Pakkam Kottur is a small village in Tamil Nadu, a southern state of India. The nearest town of significant size which is Tiruvarur is 16 km away, Mayiladuthurai is 30 km, and Nagapattinam is around 20 km away. There is bus services from Tiruvarur daily. The nearest railway station was 3 kilometres away in Visalur but the introduction of bus services put an end to the Visalur station in 1988. Now the nearest railway station is Nannilam. The village boasts of an Indian Overseas Bank branch, a post office and other basic amenities. There is a govt primary school in the village but those wishing to get a secondary education need to go to Enangudi, 2.5 km away. Most of them own rice fields and it is a means of income for them. A majority of the villagers are Muslims, and most of the males are working in foreign countries like Singapore, Malaysia, Kuwait, Saudi Arabia, United States and UAE. Recently, the villagers have realised the importance of education and are sending their children to colleges and universities and the number of villagers going overseas for business, manual labour is decreasing.

There are around 1,000 houses, two mosques, a few temples, and about 30 shops in the village. Pakkam Kottur is surrounded by 8 or 9 mini-villages.
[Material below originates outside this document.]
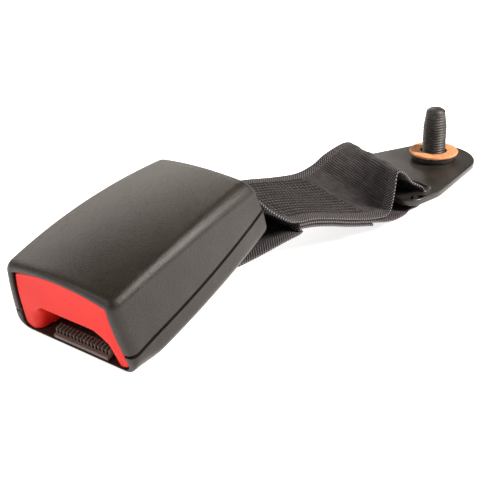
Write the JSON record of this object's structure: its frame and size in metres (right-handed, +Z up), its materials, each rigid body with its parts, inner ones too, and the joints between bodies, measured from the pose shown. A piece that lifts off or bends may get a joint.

This village has some of the beautiful sceneries and undisturbed calm for total relaxation. The river by the south surrounded by paddy fields is something that one should not miss during June-sep season. Surrounded by famous temples such as Thirukannapuram is just 3 km away. Thennamarkuddi (famous for treating Bone injury) is just 3.5 km away. People usually visits surrounding towns like Tiruvarur, Kariakkal, Nagapattinam, Mailadithurai & Kumbakonam for all their major shopping needs, visiting specialists Drs. Nagoor & Velankanni is about 25 km & 40 km respectively.